**WORK TO COMPLETE:** Quote every line from the top of the listing down to and including the line that contains "return piece".

**MATERIAL PROVIDED:**
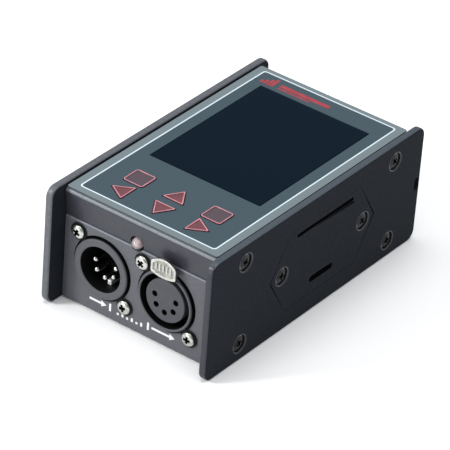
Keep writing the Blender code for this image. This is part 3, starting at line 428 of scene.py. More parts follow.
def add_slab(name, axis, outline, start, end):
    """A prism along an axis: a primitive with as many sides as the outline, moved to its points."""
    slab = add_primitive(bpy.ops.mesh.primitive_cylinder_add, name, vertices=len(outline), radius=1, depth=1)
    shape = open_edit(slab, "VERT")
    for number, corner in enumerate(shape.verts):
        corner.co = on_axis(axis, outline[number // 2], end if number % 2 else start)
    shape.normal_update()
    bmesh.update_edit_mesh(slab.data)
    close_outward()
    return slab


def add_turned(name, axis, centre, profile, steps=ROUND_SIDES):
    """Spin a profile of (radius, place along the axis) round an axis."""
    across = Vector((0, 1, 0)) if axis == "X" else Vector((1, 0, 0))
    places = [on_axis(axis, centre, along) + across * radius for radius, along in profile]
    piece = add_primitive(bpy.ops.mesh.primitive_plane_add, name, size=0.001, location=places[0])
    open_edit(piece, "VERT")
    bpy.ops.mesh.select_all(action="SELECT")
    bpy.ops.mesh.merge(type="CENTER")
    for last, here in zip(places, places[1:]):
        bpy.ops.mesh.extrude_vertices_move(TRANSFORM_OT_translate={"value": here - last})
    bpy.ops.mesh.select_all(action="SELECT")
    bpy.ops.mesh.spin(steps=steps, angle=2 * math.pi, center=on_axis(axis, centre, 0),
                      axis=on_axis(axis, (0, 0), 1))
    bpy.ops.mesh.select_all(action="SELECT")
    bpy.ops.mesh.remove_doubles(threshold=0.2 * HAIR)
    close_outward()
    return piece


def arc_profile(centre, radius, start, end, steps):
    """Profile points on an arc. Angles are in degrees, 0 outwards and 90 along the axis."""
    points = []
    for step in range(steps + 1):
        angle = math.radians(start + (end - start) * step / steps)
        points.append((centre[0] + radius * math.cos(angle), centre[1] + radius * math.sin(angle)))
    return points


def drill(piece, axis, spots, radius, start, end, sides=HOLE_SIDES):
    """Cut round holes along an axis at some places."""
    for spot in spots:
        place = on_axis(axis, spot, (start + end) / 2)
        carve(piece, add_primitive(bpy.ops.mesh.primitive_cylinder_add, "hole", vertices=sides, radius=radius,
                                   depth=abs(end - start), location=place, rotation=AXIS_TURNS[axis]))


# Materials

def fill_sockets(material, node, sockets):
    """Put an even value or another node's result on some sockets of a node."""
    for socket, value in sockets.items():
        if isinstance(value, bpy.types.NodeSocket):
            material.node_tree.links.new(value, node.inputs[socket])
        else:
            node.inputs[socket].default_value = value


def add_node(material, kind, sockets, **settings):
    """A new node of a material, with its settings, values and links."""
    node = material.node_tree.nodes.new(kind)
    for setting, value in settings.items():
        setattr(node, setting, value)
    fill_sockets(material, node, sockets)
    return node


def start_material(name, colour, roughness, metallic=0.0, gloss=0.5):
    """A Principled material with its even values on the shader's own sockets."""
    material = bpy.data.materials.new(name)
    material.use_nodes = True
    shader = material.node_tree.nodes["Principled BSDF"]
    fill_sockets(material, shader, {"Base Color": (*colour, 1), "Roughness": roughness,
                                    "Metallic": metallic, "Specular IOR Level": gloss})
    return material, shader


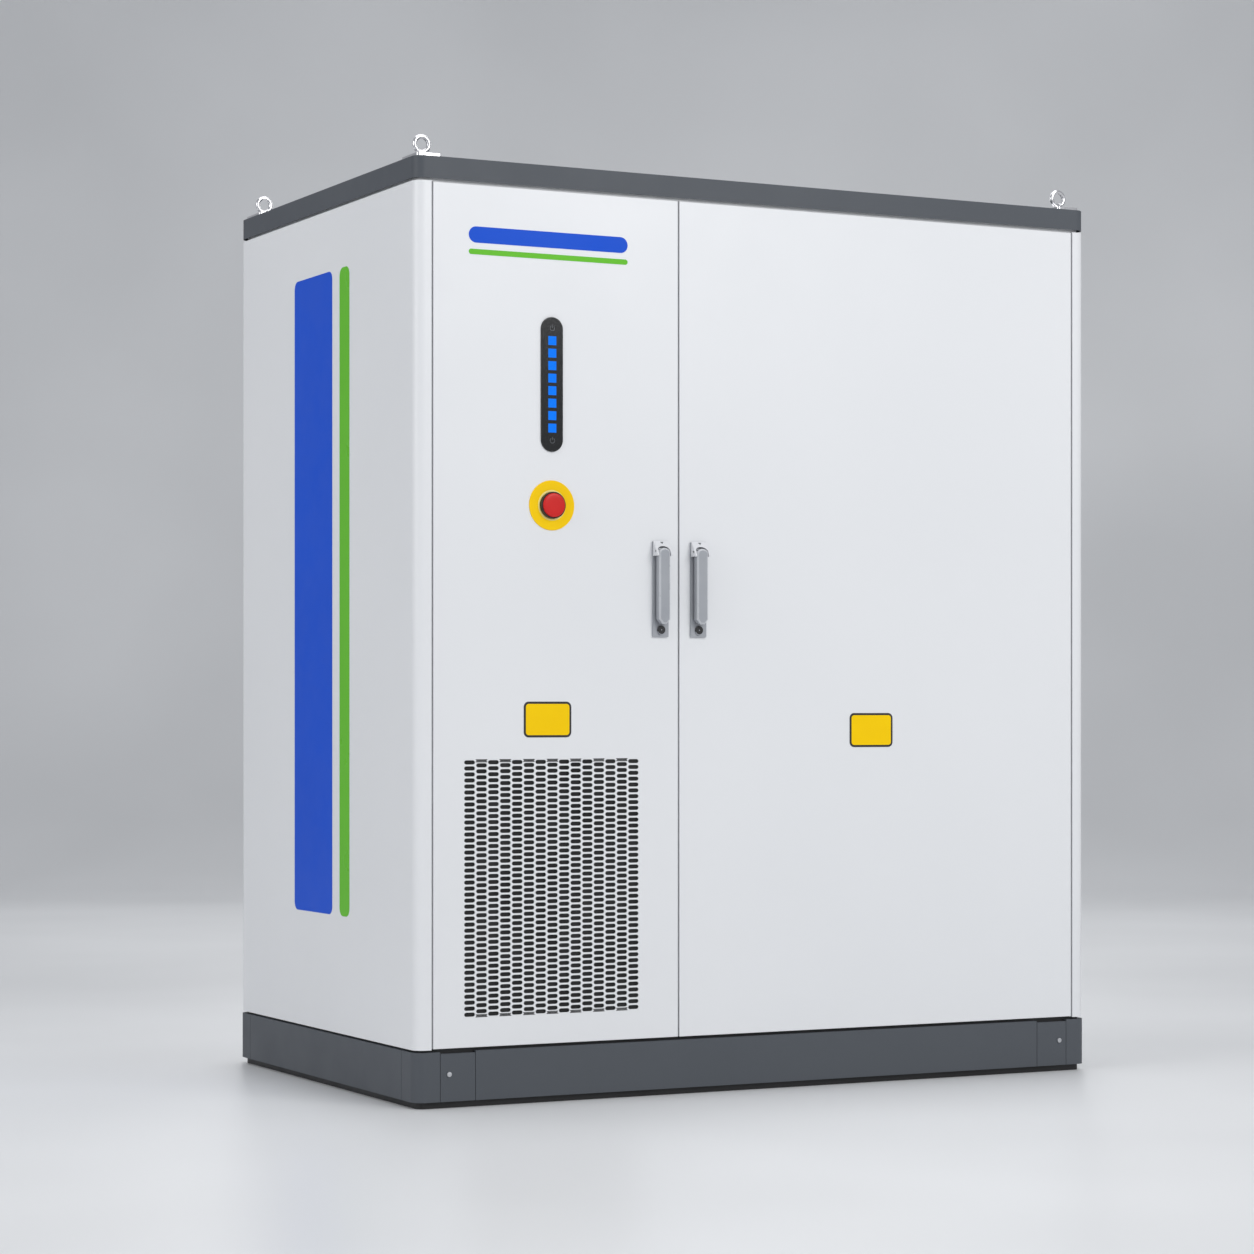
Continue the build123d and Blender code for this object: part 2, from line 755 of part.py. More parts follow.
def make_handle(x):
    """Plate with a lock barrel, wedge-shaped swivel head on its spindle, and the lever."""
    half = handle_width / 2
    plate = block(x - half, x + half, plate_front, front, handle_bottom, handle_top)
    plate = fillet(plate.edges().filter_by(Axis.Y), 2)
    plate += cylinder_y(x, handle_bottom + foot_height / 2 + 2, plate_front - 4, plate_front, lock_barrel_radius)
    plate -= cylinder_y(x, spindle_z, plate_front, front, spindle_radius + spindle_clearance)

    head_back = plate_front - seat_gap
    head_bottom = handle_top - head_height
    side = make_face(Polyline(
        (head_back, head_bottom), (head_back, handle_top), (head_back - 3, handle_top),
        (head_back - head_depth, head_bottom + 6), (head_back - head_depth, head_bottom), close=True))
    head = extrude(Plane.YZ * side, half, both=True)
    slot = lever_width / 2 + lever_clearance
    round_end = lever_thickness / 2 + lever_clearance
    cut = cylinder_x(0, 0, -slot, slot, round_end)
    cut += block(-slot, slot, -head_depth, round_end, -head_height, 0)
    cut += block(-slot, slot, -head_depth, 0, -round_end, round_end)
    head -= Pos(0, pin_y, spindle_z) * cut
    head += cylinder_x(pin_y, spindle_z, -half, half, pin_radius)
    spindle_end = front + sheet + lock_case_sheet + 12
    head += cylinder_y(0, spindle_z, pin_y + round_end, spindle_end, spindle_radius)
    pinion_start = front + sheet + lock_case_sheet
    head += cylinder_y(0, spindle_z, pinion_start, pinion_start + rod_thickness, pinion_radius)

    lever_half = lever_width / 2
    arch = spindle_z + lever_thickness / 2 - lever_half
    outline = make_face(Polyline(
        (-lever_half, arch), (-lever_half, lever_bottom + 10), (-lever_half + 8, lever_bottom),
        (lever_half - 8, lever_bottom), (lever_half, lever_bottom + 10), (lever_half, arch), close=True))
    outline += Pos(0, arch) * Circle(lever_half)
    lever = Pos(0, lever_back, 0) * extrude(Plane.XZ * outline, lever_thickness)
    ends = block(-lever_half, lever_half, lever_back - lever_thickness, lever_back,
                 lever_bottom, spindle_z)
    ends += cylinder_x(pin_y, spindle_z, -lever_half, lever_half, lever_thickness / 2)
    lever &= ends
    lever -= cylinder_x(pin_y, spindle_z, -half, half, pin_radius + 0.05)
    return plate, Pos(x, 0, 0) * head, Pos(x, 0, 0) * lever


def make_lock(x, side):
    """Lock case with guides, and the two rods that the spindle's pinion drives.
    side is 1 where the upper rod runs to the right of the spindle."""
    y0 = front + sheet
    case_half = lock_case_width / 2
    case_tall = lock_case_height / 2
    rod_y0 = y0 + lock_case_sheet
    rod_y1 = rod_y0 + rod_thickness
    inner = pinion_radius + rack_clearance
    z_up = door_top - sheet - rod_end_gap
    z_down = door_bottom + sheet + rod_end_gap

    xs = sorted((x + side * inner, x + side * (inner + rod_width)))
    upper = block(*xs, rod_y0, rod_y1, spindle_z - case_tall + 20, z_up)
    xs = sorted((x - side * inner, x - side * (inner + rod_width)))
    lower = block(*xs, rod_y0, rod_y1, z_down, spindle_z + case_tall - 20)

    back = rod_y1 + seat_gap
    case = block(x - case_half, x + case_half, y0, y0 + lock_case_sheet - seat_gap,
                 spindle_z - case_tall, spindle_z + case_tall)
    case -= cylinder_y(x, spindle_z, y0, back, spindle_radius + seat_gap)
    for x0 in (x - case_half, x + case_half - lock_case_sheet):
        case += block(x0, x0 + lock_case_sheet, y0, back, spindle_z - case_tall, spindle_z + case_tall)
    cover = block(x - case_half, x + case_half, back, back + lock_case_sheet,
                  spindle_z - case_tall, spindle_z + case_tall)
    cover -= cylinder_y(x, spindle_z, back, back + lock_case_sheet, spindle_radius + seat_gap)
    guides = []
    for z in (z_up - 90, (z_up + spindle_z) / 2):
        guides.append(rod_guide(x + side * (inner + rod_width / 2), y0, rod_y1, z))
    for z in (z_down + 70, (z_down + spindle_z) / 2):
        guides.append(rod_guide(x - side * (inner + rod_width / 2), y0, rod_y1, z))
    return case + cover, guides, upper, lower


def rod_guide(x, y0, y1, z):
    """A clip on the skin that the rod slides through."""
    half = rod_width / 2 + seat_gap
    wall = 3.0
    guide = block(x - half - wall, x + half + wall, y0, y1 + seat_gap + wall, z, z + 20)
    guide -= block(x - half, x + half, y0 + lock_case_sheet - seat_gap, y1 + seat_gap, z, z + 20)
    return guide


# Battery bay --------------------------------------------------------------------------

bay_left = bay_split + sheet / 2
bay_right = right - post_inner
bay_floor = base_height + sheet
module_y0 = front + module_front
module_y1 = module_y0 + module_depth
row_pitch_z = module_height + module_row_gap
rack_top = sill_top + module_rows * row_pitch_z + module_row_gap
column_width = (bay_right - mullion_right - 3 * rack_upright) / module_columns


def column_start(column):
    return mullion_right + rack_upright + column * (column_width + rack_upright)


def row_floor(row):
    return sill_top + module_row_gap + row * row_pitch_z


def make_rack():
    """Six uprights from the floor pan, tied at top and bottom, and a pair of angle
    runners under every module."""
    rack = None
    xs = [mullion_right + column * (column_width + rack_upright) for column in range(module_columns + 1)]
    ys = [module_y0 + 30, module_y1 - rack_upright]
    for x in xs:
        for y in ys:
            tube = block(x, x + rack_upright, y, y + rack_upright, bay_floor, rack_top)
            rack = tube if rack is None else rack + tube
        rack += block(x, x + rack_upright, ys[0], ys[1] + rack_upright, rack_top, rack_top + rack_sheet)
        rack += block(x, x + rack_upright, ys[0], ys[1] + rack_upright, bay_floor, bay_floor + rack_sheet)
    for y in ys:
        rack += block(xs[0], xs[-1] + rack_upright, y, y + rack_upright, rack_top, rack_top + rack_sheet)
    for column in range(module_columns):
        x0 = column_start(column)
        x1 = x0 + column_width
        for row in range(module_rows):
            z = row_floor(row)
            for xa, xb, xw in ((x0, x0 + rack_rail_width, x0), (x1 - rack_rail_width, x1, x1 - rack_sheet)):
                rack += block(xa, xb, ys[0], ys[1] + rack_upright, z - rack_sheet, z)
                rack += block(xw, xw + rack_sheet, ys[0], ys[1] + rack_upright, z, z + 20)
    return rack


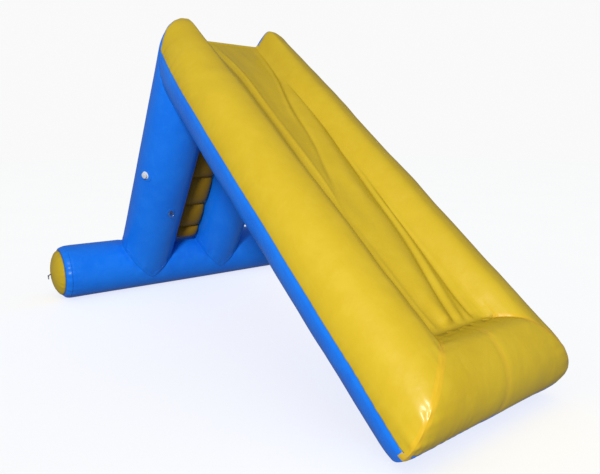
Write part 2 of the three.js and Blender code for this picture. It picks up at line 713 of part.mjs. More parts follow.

**RESULT OF THIS TASK:**
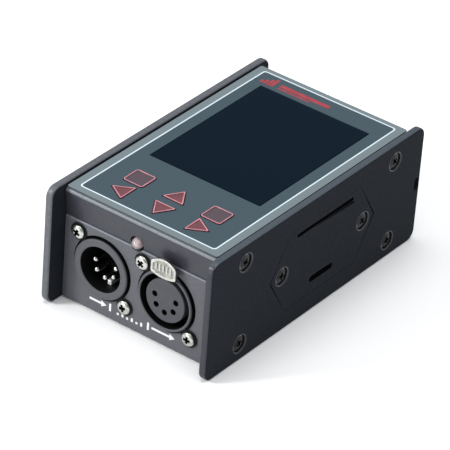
Keep writing the Blender code for this image. This is part 3, starting at line 428 of scene.py. More parts follow.
def add_slab(name, axis, outline, start, end):
    """A prism along an axis: a primitive with as many sides as the outline, moved to its points."""
    slab = add_primitive(bpy.ops.mesh.primitive_cylinder_add, name, vertices=len(outline), radius=1, depth=1)
    shape = open_edit(slab, "VERT")
    for number, corner in enumerate(shape.verts):
        corner.co = on_axis(axis, outline[number // 2], end if number % 2 else start)
    shape.normal_update()
    bmesh.update_edit_mesh(slab.data)
    close_outward()
    return slab


def add_turned(name, axis, centre, profile, steps=ROUND_SIDES):
    """Spin a profile of (radius, place along the axis) round an axis."""
    across = Vector((0, 1, 0)) if axis == "X" else Vector((1, 0, 0))
    places = [on_axis(axis, centre, along) + across * radius for radius, along in profile]
    piece = add_primitive(bpy.ops.mesh.primitive_plane_add, name, size=0.001, location=places[0])
    open_edit(piece, "VERT")
    bpy.ops.mesh.select_all(action="SELECT")
    bpy.ops.mesh.merge(type="CENTER")
    for last, here in zip(places, places[1:]):
        bpy.ops.mesh.extrude_vertices_move(TRANSFORM_OT_translate={"value": here - last})
    bpy.ops.mesh.select_all(action="SELECT")
    bpy.ops.mesh.spin(steps=steps, angle=2 * math.pi, center=on_axis(axis, centre, 0),
                      axis=on_axis(axis, (0, 0), 1))
    bpy.ops.mesh.select_all(action="SELECT")
    bpy.ops.mesh.remove_doubles(threshold=0.2 * HAIR)
    close_outward()
    return piece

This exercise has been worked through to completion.